Femmes en élevage : la santé des éleveuses encore pénalisée par du matériel inadapté
Les éleveuses présentent plus de risques que les éleveurs de développer des troubles musculosquelettiques, car les équipements qu’elles utilisent sont conçus pour les hommes. La MSA agit à plusieurs niveaux pour améliorer leur santé au travail.

« J’ai des douleurs à l’épaule et au dos, parce que je fais encore beaucoup de choses à la main, témoigne Sabine Delbosc-Naudan, éleveuse de limousines à Lassouts, dans l'Aveyron. Je suis confrontée aussi à des difficultés ponctuelles, comme atteler un cardan ou ouvrir un portail qui coince. » Sabine Delbosc-Naudan est loin d’être la seule dans ce cas : selon une étude réalisée par le GIS avenir élevage, 94 % des éleveuses (toutes productions) reconnaissent avoir connu des difficultés avec un outil ou une tâche. Les principales difficultés rapportées sont les ports de charges lourdes et les tâches répétées et pénibles.
Demande de parité dans l’homologation des matériels
Engagée à la MSA comme administratrice (régionale et nationale), Sabine Delbosc-Naudan fait partie des six agricultrices qui ont rédigé le Livre blanc « 15 propositions pour lever les freins à l’exercice du métier par les femmes » que la MSA a publié en novembre dernier(1).
Ce livre blanc pointe « qu’en agriculture, tout est dimensionné pour les hommes, pour leur taille et leur force physique ». Confrontées à des équipements non adaptés, les femmes doivent souvent « forcer » et se faire mal. Ainsi, en élevage, les femmes sont deux fois plus touchées par les troubles musculosquelettiques (TMS) que les hommes. L’élevage viande est cependant moins concerné que l’élevage laitier.
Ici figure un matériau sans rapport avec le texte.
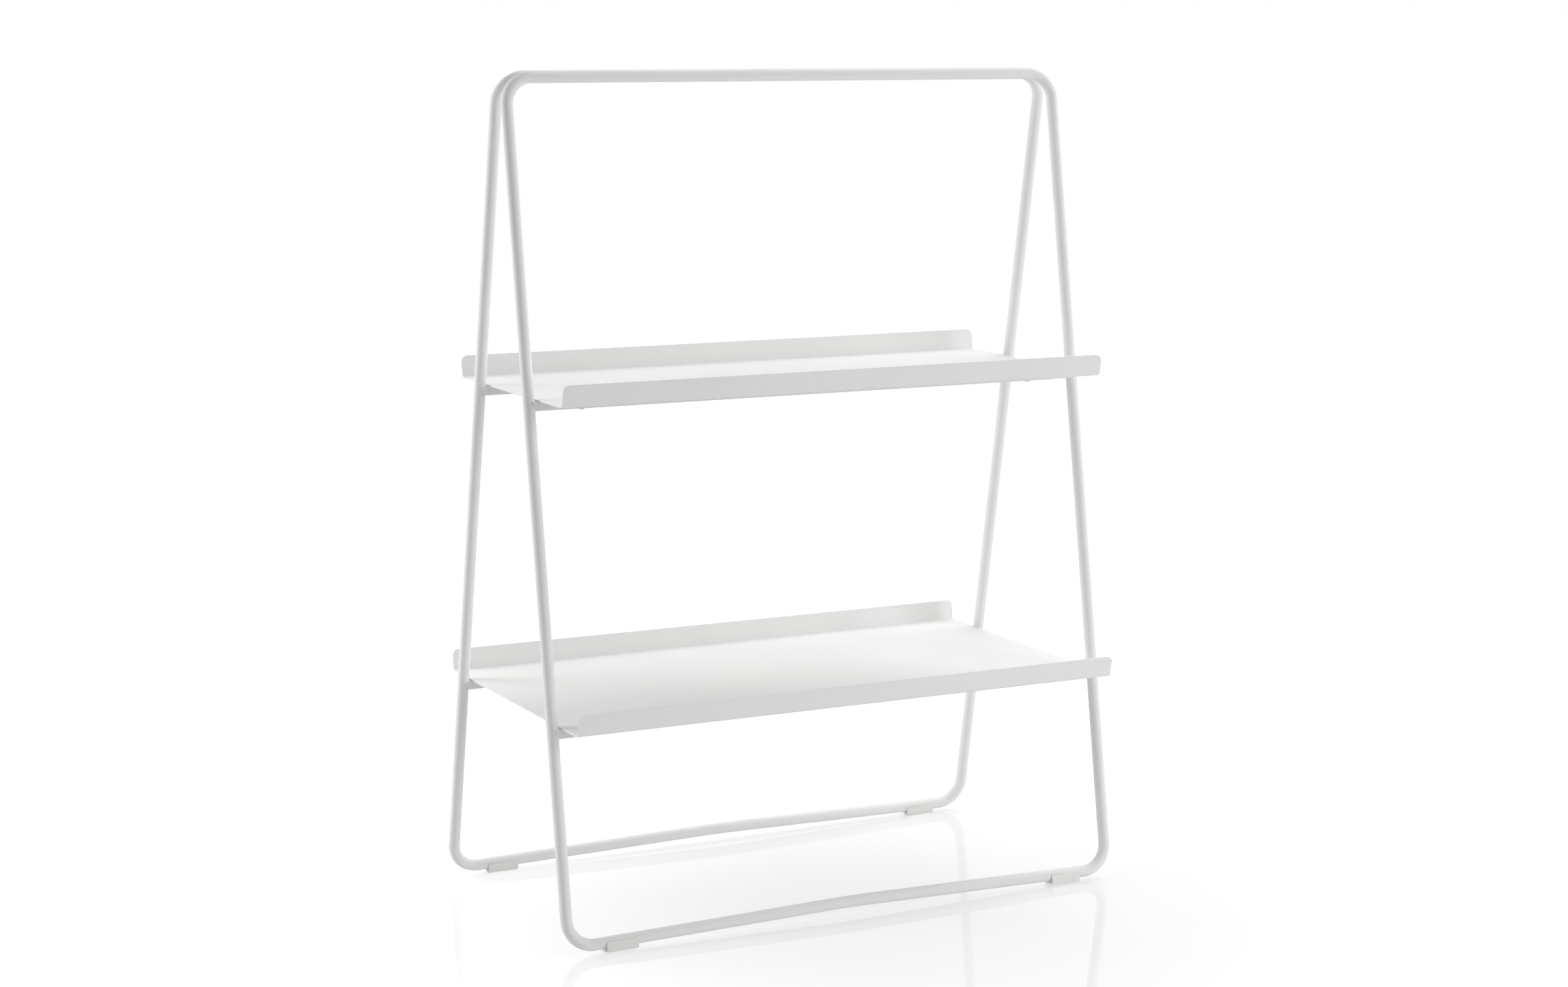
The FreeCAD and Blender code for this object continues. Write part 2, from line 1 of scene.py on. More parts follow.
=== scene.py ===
"""Looks of a two-tier A-frame shelf: two leaning tube loops carry two folded sheet trays.

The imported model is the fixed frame: +X runs along the shelf, -Y is its front, +Z is up, and the
origin lies on the floor under its middle. All lengths here are metres.
"""

import logging
import math
from collections.abc import Iterable
from dataclasses import dataclass, field
from enum import Enum

import bmesh
import bpy
from mathutils import Matrix, Vector

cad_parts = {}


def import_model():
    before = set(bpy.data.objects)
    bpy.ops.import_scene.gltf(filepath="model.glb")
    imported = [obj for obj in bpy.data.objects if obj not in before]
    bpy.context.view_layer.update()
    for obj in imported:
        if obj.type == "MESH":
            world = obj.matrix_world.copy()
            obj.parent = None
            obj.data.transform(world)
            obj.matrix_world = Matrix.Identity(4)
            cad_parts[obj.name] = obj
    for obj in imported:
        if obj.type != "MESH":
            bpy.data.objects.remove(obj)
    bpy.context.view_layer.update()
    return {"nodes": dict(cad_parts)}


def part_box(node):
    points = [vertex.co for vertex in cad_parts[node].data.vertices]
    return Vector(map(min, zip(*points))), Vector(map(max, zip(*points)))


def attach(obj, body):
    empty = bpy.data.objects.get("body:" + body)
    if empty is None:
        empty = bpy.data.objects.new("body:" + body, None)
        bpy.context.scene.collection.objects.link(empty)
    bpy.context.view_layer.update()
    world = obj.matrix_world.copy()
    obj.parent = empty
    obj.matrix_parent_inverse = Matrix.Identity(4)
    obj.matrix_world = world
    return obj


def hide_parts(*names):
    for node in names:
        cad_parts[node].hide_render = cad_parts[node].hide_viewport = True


log = logging.getLogger("a_frame_shelf")

X_WAY, Y_WAY, Z_WAY = Vector((1, 0, 0)), Vector((0, 1, 0)), Vector((0, 0, 1))
NEAR, VERY_NEAR = 0.00001, 0.000001
NOISE_MIDDLE = 0.5
WHITE = (1, 1, 1, 1)
Colour = Place = tuple[float, float, float]
Span = tuple[float, float]
Feeds = dict[str | int, object]
BodyMesh, BMVert, BMEdge = bmesh.types.BMesh, bmesh.types.BMVert, bmesh.types.BMEdge


class End(Enum):
    """The two ends of the shelf."""

    LEFT = -1
    RIGHT = 1


class Row(Enum):
    """The two long sides of the shelf."""

    FRONT = -1
    REAR = 1


class Tier(Enum):
    """The two tray levels."""

    UPPER = "upper"
    LOWER = "lower"


# Materials


class Signal:
    """A socket whose value varies over a surface; arithmetic on it adds Math nodes."""

    def __init__(self, graph: "Graph", socket: bpy.types.NodeSocket) -> None:
        """Hold an output socket of a node in a graph."""
        self.graph = graph
        self.socket = socket

    def _maths(self, operation: str, *terms: "Signal | float") -> "Signal":
        """Add a Math node.

        Args:
            operation: The node's operation.
            terms: Its inputs in order.

        Returns:
            The node's result.
        """
        feeds = dict(enumerate(terms))
        return self.graph.make("ShaderNodeMath", {"operation": operation}, feeds)["Value"]

    def __add__(self, other: "Signal | float") -> "Signal":
        """Sum."""
        return self._maths("ADD", self, other)

    def __radd__(self, other: float) -> "Signal":
        """Sum with a number on the left."""
        return self._maths("ADD", other, self)

    def __sub__(self, other: "Signal | float") -> "Signal":
        """Difference."""
        return self._maths("SUBTRACT", self, other)

    def __rsub__(self, other: float) -> "Signal":
        """Difference from a number on the left."""
        return self._maths("SUBTRACT", other, self)

    def __mul__(self, other: "Signal | float") -> "Signal":
        """Product."""
        return self._maths("MULTIPLY", self, other)

    def __rmul__(self, other: float) -> "Signal":
        """Product with a number on the left."""
        return self._maths("MULTIPLY", other, self)

    def either(self, other: "Signal | float") -> "Signal":
        """The greater of two values."""
        return self._maths("MAXIMUM", self, other)

    def ramp(self, low: float, high: float) -> "Signal":
        """Add a smooth step.

        Args:
            low: The value that gives 0.
            high: The value that gives 1, which may be the lesser of the two.

        Returns:
            The step, from 0 to 1.
        """
        rise = self.graph.make(
            "ShaderNodeMapRange", {"interpolation_type": "SMOOTHSTEP", "clamp": True},
            {"Value": self, "From Min": min(low, high), "From Max": max(low, high)})["Result"]
        return rise if low < high else 1 - rise


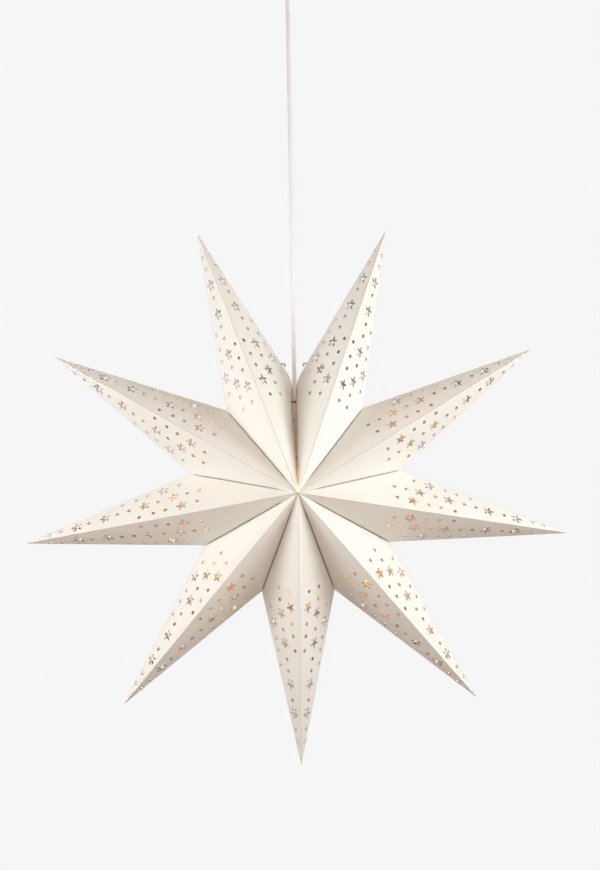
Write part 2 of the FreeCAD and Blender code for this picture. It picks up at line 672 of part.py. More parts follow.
def bail():
    """Wire loop over the hook, whose turned-in feet are the suspension block's pin."""
    low = "pin_level"
    bend = "bail_foot_bend"
    inner = "bail_bend - bail_foot_bend"
    loop = bent_wire("bail_wire", [
        ("bail_foot", low), (inner, low, inner, "pin_level + bail_foot_bend", "ccw"),
        ("bail_bend", "pin_level + " + bend),
        ("bail_bend", "bail_centre", "0", "bail_centre", "ccw"),
        ("0", "bail_top", "0", "bail_centre", "ccw"),
        ("-bail_bend", "bail_centre"),
        ("-bail_bend", "pin_level + " + bend, "-(%s)" % inner, "pin_level + bail_foot_bend", "ccw"),
        ("-(%s)" % inner, low), ("-bail_foot", low)],
        "bail_wire_radius", UPRIGHT_YZ, ("0", "bail_foot", "pin_level"), TURN_Z_TO_Y)
    keep(loop, "bail")


def suspension_block():
    """Moulded block that hangs on the bail and clamps the cord, with its plate and screws."""
    side = make("Sketcher::SketchObject", "block_side", Placement=place("0", "0", "0", UPRIGHT_XZ))
    outline(side, [("-block_radius", "block_bottom"), ("block_radius", "block_bottom"),
                   ("block_radius", "pin_level", "0", "pin_level", "ccw"),
                   ("0", "pin_level + block_radius", "0", "pin_level", "ccw"),
                   ("-block_radius", "pin_level")])
    slab = plate("block_slab", side, "2 * block_half_depth", both_ways=True)
    front = "-block_half_depth"
    tools = [
        rod("pin_bore", "bail_wire_radius + seat_clearance", "2 * block_half_depth",
            ("0", front, "pin_level"), "y"),
        rod("cord_bore", "cord_bore_radius", "cord_top - block_bottom",
            ("0", "0", "block_bottom")),
        box("clamp_recess_space", ("2 * block_radius", "block_half_depth - clamp_recess",
                                   "clamp_middle + clamp_height / 2 + seat_clearance"
                                   " - block_bottom"),
            ("-block_radius", front, "block_bottom"))]
    clamp_screws = []
    terminals = []
    clamp_front = "-clamp_back - clamp_thickness"
    shank = "clamp_thickness + 2 * clamp_back"
    terminal_level = "pin_level - cord_anchor / 2"
    for name, sign in (("right", ""), ("left", "-")):
        across = sign + "clamp_screw_offset"
        tools.append(rod(name + "_clamp_bore", "screw_radius + screw_clearance",
                         "clamp_recess + clamp_back + screw_clearance",
                         (across, "-clamp_recess", "clamp_middle"), "y"))
        clamp_screws.append(screw(name + "_clamp_screw", (across, clamp_front, "clamp_middle"),
                                  "y", shank))
        tools.append(rod(name + "_terminal_pocket", "screw_head_radius + screw_clearance",
                         "screw_head_height + screw_clearance", (across, front, terminal_level),
                         "y"))
        tools.append(rod(name + "_terminal_bore", "screw_radius + screw_clearance",
                         "block_half_depth", (across, front, terminal_level), "y"))
        terminals.append(screw(name + "_block_terminal",
                               (across, front + " + screw_head_height + screw_clearance",
                                terminal_level), "y",
                               "block_half_depth - screw_head_height - 2 * screw_clearance"))
    keep(cut("block_body", slab, tools), "suspension_block")
    blank = box("clamp_blank", ("clamp_width", "clamp_thickness", "clamp_height"),
                ("-clamp_width / 2", clamp_front, "clamp_middle - clamp_height / 2"))
    bores = [rod(name + "_plate_bore", "screw_radius + screw_clearance", "clamp_thickness",
                 (sign + "clamp_screw_offset", clamp_front, "clamp_middle"), "y")
             for name, sign in (("right", ""), ("left", "-"))]
    keep(cut("clamp_strip", blank, bores), "clamp_plate")
    keep(group("clamp_screw_pair", clamp_screws), "clamp_screws")
    keep(group("block_terminal_pair", terminals), "block_terminal_screws")


def ceiling_cup():
    """Tapered cover over the hook, held on the cord by a rubber grommet."""
    rim = "-cup_gap"
    floor = "cup_bottom + cup_wall"
    inside = "cup_radius - cup_wall"
    inner_round = "(cup_round - cup_wall)"
    corner = ("cup_floor_radius + %s * cos(cup_lean)", "cup_round_level - %s * sin(cup_lean)")
    outer_end = [text % "cup_round" for text in corner]
    inner_end = [text % inner_round for text in corner]
    keep(turned("cup_shell", [
        ("grommet_radius", "cup_bottom"),
        ("cup_floor_radius", "cup_bottom", "cup_floor_radius", "cup_round_level", "ccw"),
        outer_end, ("cup_radius", "cup_turn"), ("cup_radius", rim), (inside, rim),
        (inside, "cup_turn + cup_wall * tan(cup_lean / 2)"),
        (*inner_end, "cup_floor_radius", "cup_round_level", "cw"),
        ("cup_floor_radius", floor), ("grommet_radius", floor)], "0"), "ceiling_cup")
    lip = "grommet_radius + grommet_flange"
    keep(turned("cord_grommet", [
        ("cord_bore_radius", "cup_bottom - 2 * grommet_flange"),
        ("grommet_radius", "cup_bottom - 2 * grommet_flange"), (lip, "cup_bottom - grommet_flange"),
        (lip, "cup_bottom"), ("grommet_radius", "cup_bottom"), ("grommet_radius", floor),
        (lip, floor), (lip, floor + " + grommet_flange"),
        ("cord_bore_radius", floor + " + grommet_flange")], "0"), "cup_grommet")


def write_pieces():
    """Check every object, then write one file for each piece."""
    doc.recompute()
    for thing in doc.Objects:
        if "Invalid" in thing.State or "Error" in thing.State:
            raise RuntimeError("%s: %s" % (thing.Name, thing.State))
    for piece in nodes:
        if piece.Shape.isNull() or not piece.Shape.isValid():
            raise RuntimeError("%s has no sound shape" % piece.Label)
    os.makedirs("parts", exist_ok=True)
    for piece in nodes:
        piece.Shape.exportStep("parts/%s.step" % piece.Label)
        print("%-24s %2d solid  %10.1f mm3" % (piece.Label, len(piece.Shape.Solids),
                                               piece.Shape.Volume))


paper_star()
string_ties()
wire_bracket()
lampholder()
lamp()
cord()
ceiling_hook()
bail()
suspension_block()
ceiling_cup()
write_pieces()
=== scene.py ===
import math

import bmesh
import bpy
import numpy as np
from bpy.props import FloatProperty, FloatVectorProperty, IntProperty, PointerProperty
from mathutils import Matrix, Vector
from mathutils.geometry import delaunay_2d_cdt


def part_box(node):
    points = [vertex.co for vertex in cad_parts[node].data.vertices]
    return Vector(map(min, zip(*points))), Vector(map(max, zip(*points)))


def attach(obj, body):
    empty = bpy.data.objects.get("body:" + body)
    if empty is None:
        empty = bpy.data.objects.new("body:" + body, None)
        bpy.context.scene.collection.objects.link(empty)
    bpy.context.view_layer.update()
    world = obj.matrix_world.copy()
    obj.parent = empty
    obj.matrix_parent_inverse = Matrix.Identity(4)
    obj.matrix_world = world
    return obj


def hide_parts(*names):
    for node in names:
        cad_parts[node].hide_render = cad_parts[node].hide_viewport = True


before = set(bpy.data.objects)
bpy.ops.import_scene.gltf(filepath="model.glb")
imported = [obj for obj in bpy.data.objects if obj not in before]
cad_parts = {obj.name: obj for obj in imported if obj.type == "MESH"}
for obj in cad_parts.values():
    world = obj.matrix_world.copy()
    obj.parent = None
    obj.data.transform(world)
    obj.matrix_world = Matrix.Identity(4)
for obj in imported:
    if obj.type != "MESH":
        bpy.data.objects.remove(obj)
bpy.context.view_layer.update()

bl_info = {
    "name": "Paper star pendant",
    "version": (1, 0, 0),
    "blender": (4, 5, 0),
    "location": "3D View > Sidebar > Paper Star",
    "description": "Builds a folded paper star pendant lamp round its packed frame",
    "category": "Object",
}

MM = 0.001
STAR_LEVEL = -650.0  # star's centre, in millimetres from the ceiling
POINT_COUNT = 9


def linear(hex_colour):
    """Linear RGB of an sRGB hex colour such as f4f1ea."""
    shares = [int(hex_colour[i:i + 2], 16) / 255 for i in (0, 2, 4)]
    return [s / 12.92 if s <= 0.04045 else ((s + 0.055) / 1.055) ** 2.4 for s in shares]


# ---- sizes and colours that a user would change -------------------------------------------------

def length_property(name, description, default, least=0.0, most=2.0):
    """A length in metres."""
    return FloatProperty(name=name, description=description, default=default, min=least, max=most,
                         precision=4, subtype="DISTANCE", unit="LENGTH")


def colour_property(name, description, hex_colour):
    """A colour given as sRGB hex."""
    return FloatVectorProperty(name=name, description=description, default=linear(hex_colour),
                               min=0.0, max=1.0, size=3, subtype="COLOR")


class PaperStarSizes(bpy.types.PropertyGroup):
    """Sizes and colours of the folded card star"""
    tip_radius: length_property("Tip radius", "Star's centre to the tip of a point", 0.300)
    valley_radius: length_property("Valley radius", "Centre to the valley between points", 0.116)
    half_depth: length_property("Half depth", "Star's mid-plane to its raised centre", 0.080)
    card: length_property("Card", "Thickness of the card", 0.0004)
    star_hole: length_property("Punched star", "Arm length of the punched stars", 0.0058)
    round_hole: length_property("Punched dot", "Radius of the punched dots", 0.0018)
    crown: length_property("Crown", "How far a panel bows out at its middle", 0.0012)
    lip_round: length_property("Lip round", "Radius of the seam lips' upper corners", 0.012)
    card_colour: colour_property("Card colour", "White card", "f8f7f0")
    # painted shade: the scored folds are drawn greyer, as shade falls in them
    fold_shade_colour: colour_property("Fold colour", "Scored line along a fold", "cfc4b4")
    # painted shade: the dark line in each valley between two points
    valley_shade_colour: colour_property("Glue colour", "Browned glue line in the valleys", "6f5a46")
    # colour of the darker ring drawn round each punched hole
    hole_rim_colour: colour_property("Cut colour", "Punched edges of the holes", "6e5640")
    through_colour: colour_property("Through colour", "Tint of light through the card", "f6e8cc")


class PendantCordSizes(bpy.types.PropertyGroup):
    """Sizes and colour of the suspension cord"""
    thickness: length_property("Thickness", "Outside diameter of the cord", 0.0044)
    top: length_property("Top", "Upper end of the cord, below the ceiling", 0.065788)
    bottom: length_property("Bottom", "Lower end of the cord, below the ceiling", 0.584)
    jacket_colour: colour_property("Jacket colour", "White cord jacket", "f1f0ee")


class LampSizes(bpy.types.PropertyGroup):
    """Light of the lamp inside the star"""
    glow_colour: colour_property("Glow", "Colour of the filaments' light", "ffa030")
    glow_strength: FloatProperty(name="Glow strength", description="Radiance of the filaments",
                                 default=1950.0, min=0.0)
    filament_count: IntProperty(name="Filaments", description="Number of filament strips",
                                default=4, min=1, max=8)


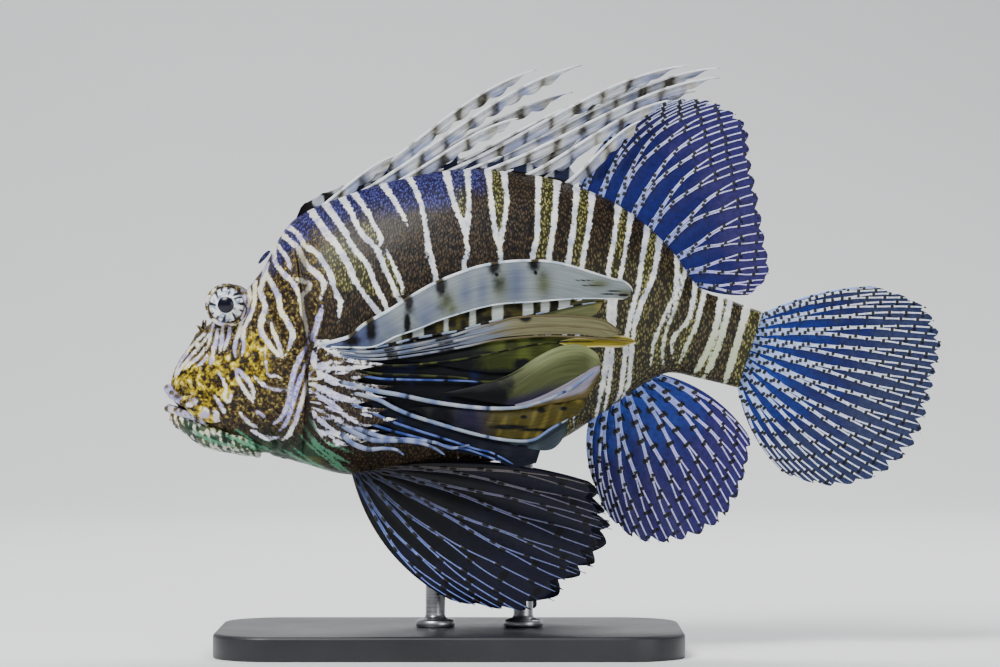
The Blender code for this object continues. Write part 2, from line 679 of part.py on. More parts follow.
def main():
    for obj in list(bpy.data.objects):
        bpy.data.objects.remove(obj)
    trunk_node, stalk_node, jaw_node = trunk(), tail_stalk(), jaw()
    head_node = head(jaw_node)
    for node in (head_node, trunk_node, stalk_node, jaw_node):
        finish(node, SKIN_COLOUR, 0.5)
    for side in (-1, 1):
        finish(eyeball(side), STRIPE_COLOUR, 0.15)
    finish(clear_of(spiny_dorsal(), trunk_node), STRIPE_COLOUR, 0.45)
    finish(clear_of(soft_dorsal(), trunk_node, stalk_node), FIN_COLOUR, 0.4)
    finish(clear_of(tail_fin(), stalk_node), FIN_COLOUR, 0.4)
    finish(clear_of(anal_fin(), trunk_node, stalk_node), FIN_COLOUR, 0.4)
    for side in (-1, 1):
        finish(clear_of(pelvic_fin(side), trunk_node), FIN_COLOUR, 0.4)
        finish(clear_of(pectoral_fin(side), trunk_node), STRIPE_COLOUR, 0.45)
    finish(stand_base(), (0.03, 0.03, 0.035), 0.4)
    for name, x in zip(("stand_rod_front", "stand_rod_rear"), ROD_PLACES):
        finish(stand_rod(name, x, trunk_node), (0.6, 0.6, 0.62), 0.3, 1.0)
    model = bpy.data.collections.new("red_lionfish")
    bpy.context.scene.collection.children.link(model)
    for obj in list(bpy.context.scene.collection.objects):
        bpy.context.scene.collection.objects.unlink(obj)
        model.objects.link(obj)


main()
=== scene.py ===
"""The looks of a life-size red lionfish model on its display stand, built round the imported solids.

The fish faces -X with its left side towards -Y, and +Z is up. Shapes are worked out in millimetres and are
turned to metres as a mesh is made.
"""

import itertools
import math

import bpy
import mathutils
import numpy as np
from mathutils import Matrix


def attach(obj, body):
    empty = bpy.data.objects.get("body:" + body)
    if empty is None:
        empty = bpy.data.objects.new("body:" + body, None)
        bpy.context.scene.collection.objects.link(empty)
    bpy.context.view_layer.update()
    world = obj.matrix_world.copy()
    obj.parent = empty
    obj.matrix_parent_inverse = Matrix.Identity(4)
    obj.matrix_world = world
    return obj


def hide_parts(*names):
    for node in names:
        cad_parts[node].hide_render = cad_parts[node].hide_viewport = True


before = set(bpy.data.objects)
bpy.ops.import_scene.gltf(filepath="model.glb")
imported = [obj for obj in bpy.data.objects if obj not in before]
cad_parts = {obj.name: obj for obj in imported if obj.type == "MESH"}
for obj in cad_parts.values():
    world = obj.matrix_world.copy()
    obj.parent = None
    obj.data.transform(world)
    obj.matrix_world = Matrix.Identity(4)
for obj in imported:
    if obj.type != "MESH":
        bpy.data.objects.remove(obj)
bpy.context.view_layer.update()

bl_info = {
    "name": "Red Lionfish",
    "version": (1, 0, 0),
    "blender": (4, 5, 0),
    "location": "View3D > Sidebar > Lionfish",
    "description": "Builds a life-size red lionfish model with its skin, fins, eyes and display stand",
    "category": "Add Mesh",
}

MM = 0.001
# The sign of y on each side of the fish.
SIDES = {-1: "left", 1: "right"}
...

« L’une des propositions du livre blanc consiste à obtenir une parité dans les commissions d’homologation du matériel pour intégrer de nouveaux critères comme la morphologie et le poids. Nous allons nous rapprocher des constructeurs », décrit Sabine Delbosc-Naudan.
« La prévention, ça se construit »
Le matériel n’est pas le seul levier sur lequel agir pour améliorer la santé des éleveuses. La MSA propose par exemple des actions de formation et d’analyse des situations de travail afin d’adapter le travail aux activités spécifiques de la personne. Les premières sont organisées régulièrement pour des groupes en formation. Les actions sur l’adaptation du travail, elles, sont conduites par des spécialistes qui évaluent des situations réelles au travail.
« Nous avons 260 conseillers en prévention dans toute la France, explique Magalie Cayon, responsable prévention à la CCMSA. Ils peuvent intervenir dans les exploitations pour améliorer l’ergonomie des installations, chercher des stratégies, proposer des ressources ergonomiques de reconception ou d’amélioration des lieux de travail. Ce sont parfois des choses pas toujours coûteuses, mais que l’on ne voit plus quand ça devient le quotidien. La prévention se construit avec les personnes qui font le travail. »
Si l’intervention des préventeurs MSA n’est pas payante, rappelle la spécialiste, « c’est grâce aux cotisations versées par les agriculteurs pour la prévention de leurs accidents et leurs maladies professionnelles. À la MSA, nous avons tout intérêt à ce que les éleveuses ne soient pas malades. »
En chiffres
Attention à la charge mentale
Dans les exploitations d’élevage, les femmes sont préférentiellement assignées à des tâches de soin, de transformation, de ménage et de gestion comptable et administrative. Des tâches moins pénibles physiquement, moins visibles que celles des hommes, mais qui peuvent être lourdes et stressantes. À cela s’ajoute le fait que la division du travail domestique n’est pas égalitaire (dans toute la société), que les femmes sont plus souvent des « aidantes » (proches âgés, enfants handicapés) et que la vie en milieu rural offre moins de services. Tout ceci conduit à faire porter davantage la charge mentale sur les femmes. « Il faut savoir se recentrer et demander de l’aide ou de l’entraide en cas de besoin », insiste Sabine Delbosc-Naudan. Et de rappeler que les femmes comme les hommes peuvent être concernées par l’aide au répit.